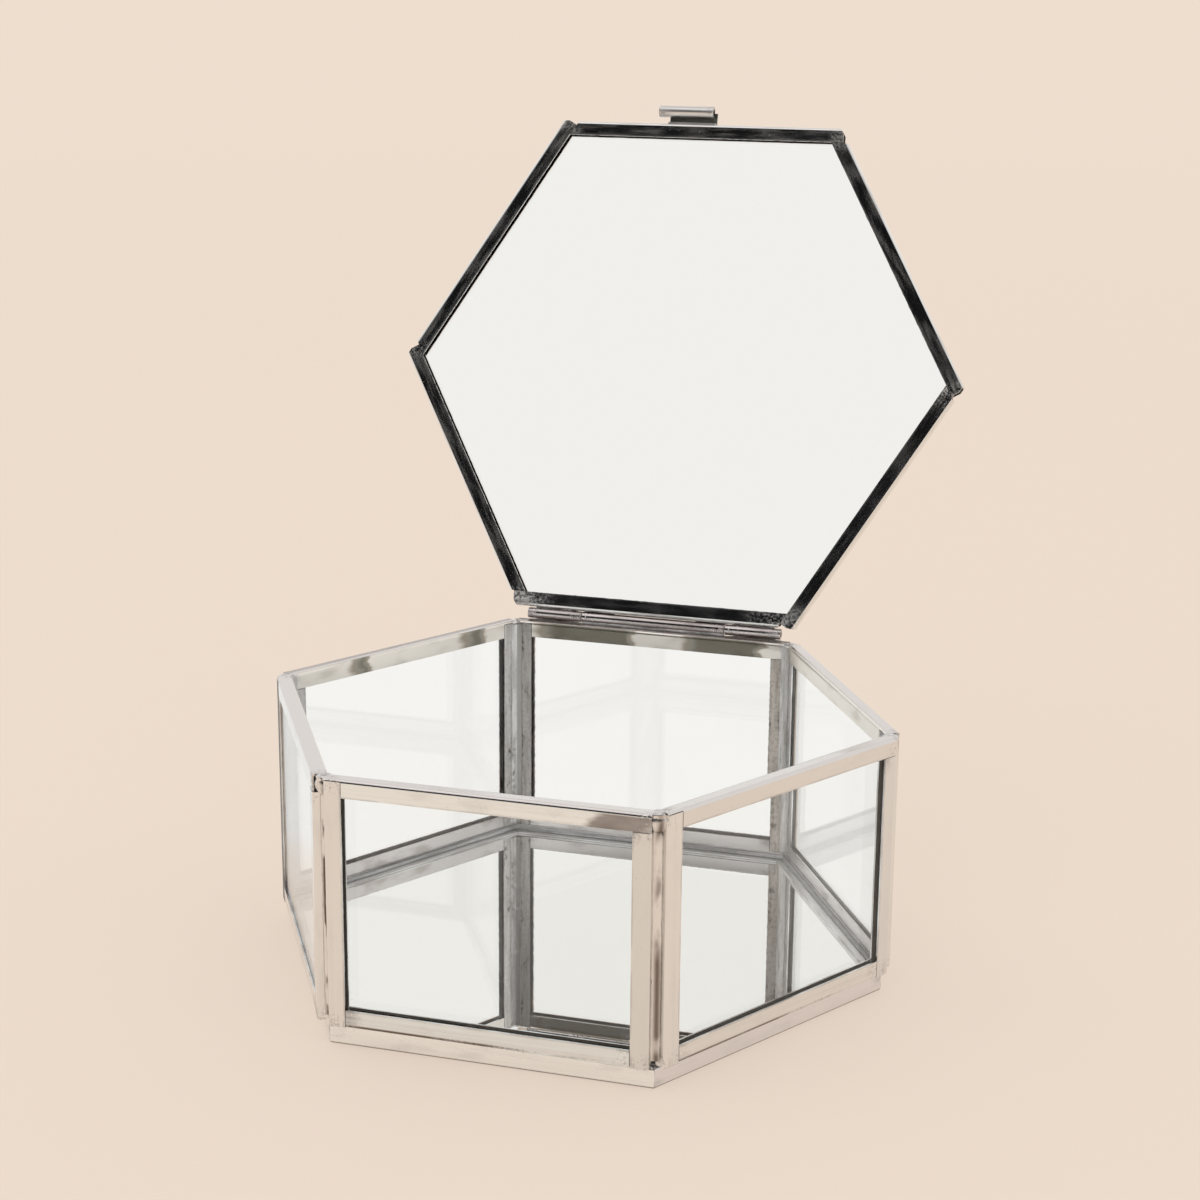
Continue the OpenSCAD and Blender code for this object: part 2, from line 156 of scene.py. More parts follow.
class Graph:
    """The nodes of one material or of the world."""

    def __init__(self, tree: bpy.types.NodeTree) -> None:
        """Empties the tree and keeps it."""
        self.tree = tree
        self.tree.nodes.clear()

    def node(self, kind: str, settings: dict[str, Any], inputs: dict[Any, Any]) -> bpy.types.Node:
        """Adds one node.

        Args:
            kind: the node's type.
            settings: its own settings, which are set first.
            inputs: values or links, by the name or the number of the socket.
        Returns:
            The new node.
        """
        made = self.tree.nodes.new(kind)
        for name, value in settings.items():
            setattr(made, name, value)
        for key, value in inputs.items():
            if isinstance(value, Shade):
                value = value.socket
            if isinstance(value, Socket):
                self.tree.links.new(value, made.inputs[key])
            elif isinstance(value, tuple) and made.inputs[key].type == "RGBA":
                made.inputs[key].default_value = (*value, 1.0)
            else:
                made.inputs[key].default_value = value
        return made

    def number(self, kind: str, settings: dict[str, Any], inputs: dict[Any, Any]) -> Shade:
        """Adds a node and returns its first output as a number."""
        return Shade(self, self.node(kind, settings, inputs).outputs[0])

    def vector_math(self, operation: str, *values: Any) -> bpy.types.Node:
        """Adds one Vector Math node that takes these values."""
        return self.node("ShaderNodeVectorMath", {"operation": operation}, dict(enumerate(values)))

    def mix(self, share: Shade | float, first: Any, second: Any) -> Socket:
        """Mixes two colours.

        Args:
            share: how much of the second colour shows.
            first: the colour at 0.
            second: the colour at 1.
        Returns:
            The socket that carries the mixed colour.
        """
        return self.node("ShaderNodeMix", {"data_type": "RGBA"}, {0: share, 6: first, 7: second}).outputs[2]

    def between(self, share: Shade | float, first: Shade | float, second: Shade | float) -> Shade:
        """Mixes two numbers, as mix() does with colours."""
        return self.number("ShaderNodeMix", {"data_type": "FLOAT"}, {0: share, 2: first, 3: second})

    def blend(self, share: Shade, first: bpy.types.Node, second: bpy.types.Node) -> bpy.types.Node:
        """Mixes two shaders. The share says how much of the second one shows."""
        return self.node("ShaderNodeMixShader", {}, {0: share, 1: first.outputs[0], 2: second.outputs[0]})

    def where(self, kind: str = "Object") -> Socket:
        """Where a point of the surface lies, or which way it faces, in one of its own systems."""
        return self.node("ShaderNodeTexCoord", {}, {}).outputs[kind]

    def ray(self, kind: str) -> Shade:
        """1 for rays of one kind, such as Glossy, and 0 for the others."""
        return Shade(self, self.node("ShaderNodeLightPath", {}, {}).outputs[f"Is {kind} Ray"])

    def dot(self, vector: Socket, axis: Vector) -> Shade:
        """Length of a vector along an axis."""
        return Shade(self, self.vector_math("DOT_PRODUCT", vector, axis).outputs["Value"])

    def length(self, vector: Socket) -> Shade:
        """Length of a vector."""
        return Shade(self, self.vector_math("LENGTH", vector).outputs["Value"])

    def stretched(self, vector: Socket, factors: Vector) -> Socket:
        """A vector with each of its three numbers multiplied by a factor of its own."""
        return self.vector_math("MULTIPLY", vector, factors).outputs[0]

    def split(self, vector: Socket) -> list[Shade]:
        """The three numbers of a vector."""
        return [Shade(self, part) for part in self.node("ShaderNodeSeparateXYZ", {}, {0: vector}).outputs]

    def point(self, x: Shade | float, y: Shade | float, z: Shade | float) -> Socket:
        """Joins three numbers into a vector."""
        return self.node("ShaderNodeCombineXYZ", {}, {0: x, 1: y, 2: z}).outputs[0]

    def noise(self, where: Socket, scale: float, detail: float = 3.0) -> Shade:
        """Soft cloudy noise around 0.5."""
        return self.number("ShaderNodeTexNoise", {}, {"Vector": where, "Scale": scale, "Detail": detail})

    def hairlines(self, where: Socket, scale: float, width: float) -> Shade:
        """Thin wandering lines, such as fine scratches.

        Args:
            where: the vector that the lines are drawn on.
            scale: how close together they lie.
            width: how wide they are, as a share of the noise's range.
        Returns:
            1 on a line and 0 off it.
        """
        return self.noise(where, scale, 1.0).near(0.5, width)

    def specks(self, where: Socket, scale: float, radius: float) -> Shade:
        """Small round specks, 1 inside and 0 outside."""
        distance = self.number("ShaderNodeTexVoronoi", {}, {"Vector": where, "Scale": scale})
        return distance.rise(radius, radius * 0.6)

    def bump(self, height: Shade) -> Socket:
        """Normal of a relief whose height is given in millimetres."""
        inputs = {"Strength": 1.0, "Distance": MM, "Height": height}
        return self.node("ShaderNodeBump", {}, inputs).outputs[0]

    def surface(self, **inputs: Any) -> None:
        """Ends a material in a Principled shader with these inputs, their spaces written as underscores."""
        values = {name.replace("_", " "): value for name, value in inputs.items()}
        shader = self.node("ShaderNodeBsdfPrincipled", {}, values)
        self.node("ShaderNodeOutputMaterial", {}, {0: shader.outputs[0]})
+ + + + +
* **Exercise objective**
What you return should be the lines from the start of the data through the line with "return Shade(self, self.node(kind, settings, inputs).outputs[0])", quoted exactly and nothing more.

* **Exercise result**
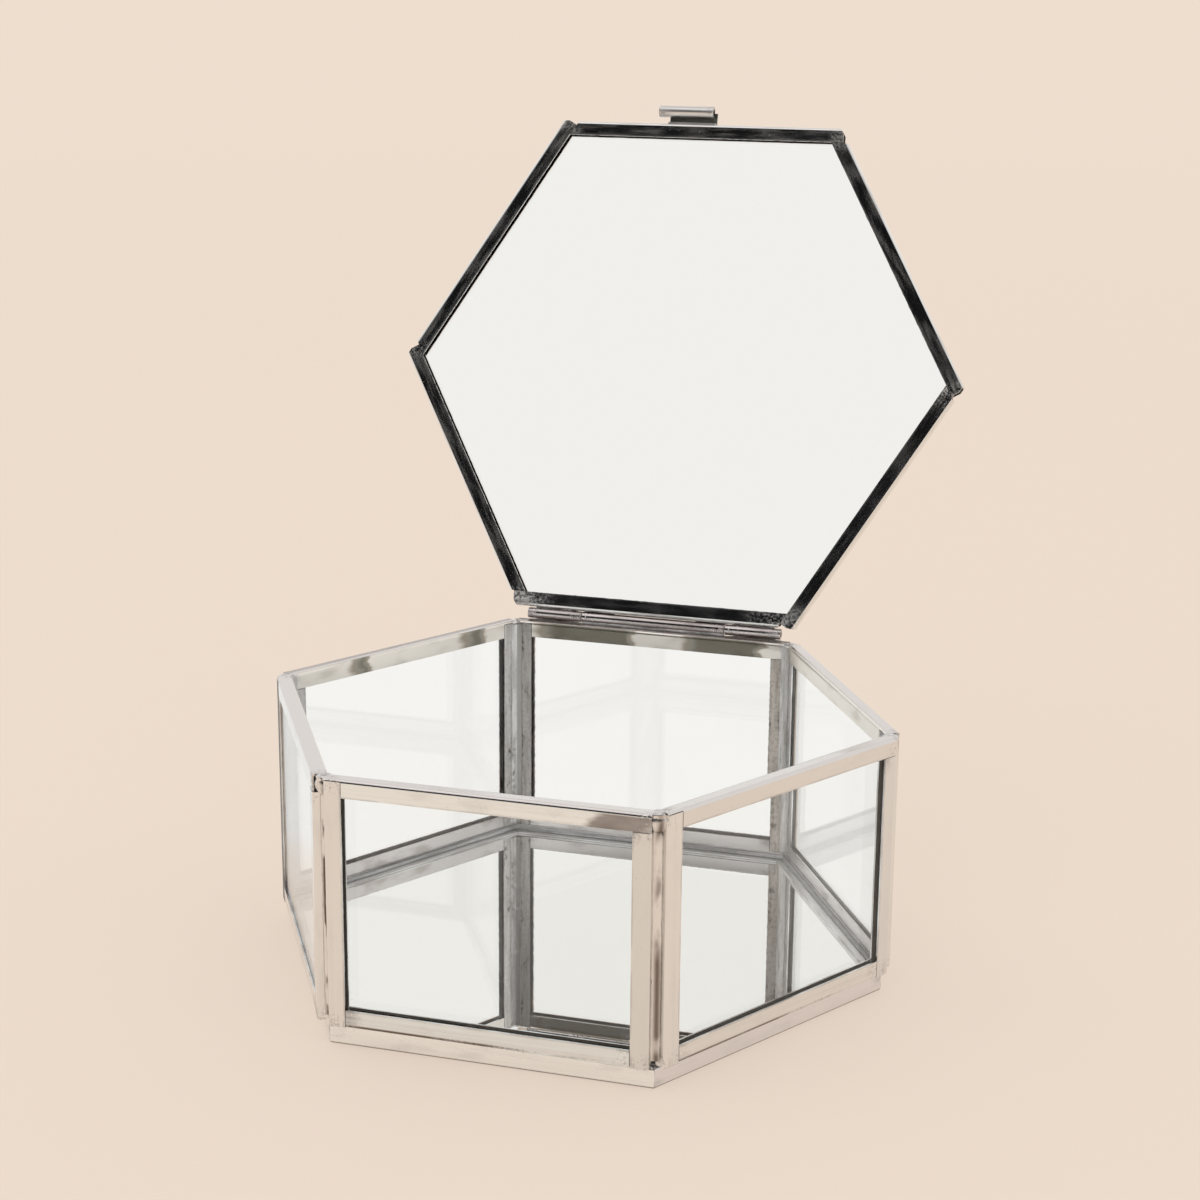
Continue the OpenSCAD and Blender code for this object: part 2, from line 156 of scene.py. More parts follow.
class Graph:
    """The nodes of one material or of the world."""

    def __init__(self, tree: bpy.types.NodeTree) -> None:
        """Empties the tree and keeps it."""
        self.tree = tree
        self.tree.nodes.clear()

    def node(self, kind: str, settings: dict[str, Any], inputs: dict[Any, Any]) -> bpy.types.Node:
        """Adds one node.

        Args:
            kind: the node's type.
            settings: its own settings, which are set first.
            inputs: values or links, by the name or the number of the socket.
        Returns:
            The new node.
        """
        made = self.tree.nodes.new(kind)
        for name, value in settings.items():
            setattr(made, name, value)
        for key, value in inputs.items():
            if isinstance(value, Shade):
                value = value.socket
            if isinstance(value, Socket):
                self.tree.links.new(value, made.inputs[key])
            elif isinstance(value, tuple) and made.inputs[key].type == "RGBA":
                made.inputs[key].default_value = (*value, 1.0)
            else:
                made.inputs[key].default_value = value
        return made

    def number(self, kind: str, settings: dict[str, Any], inputs: dict[Any, Any]) -> Shade:
        """Adds a node and returns its first output as a number."""
        return Shade(self, self.node(kind, settings, inputs).outputs[0])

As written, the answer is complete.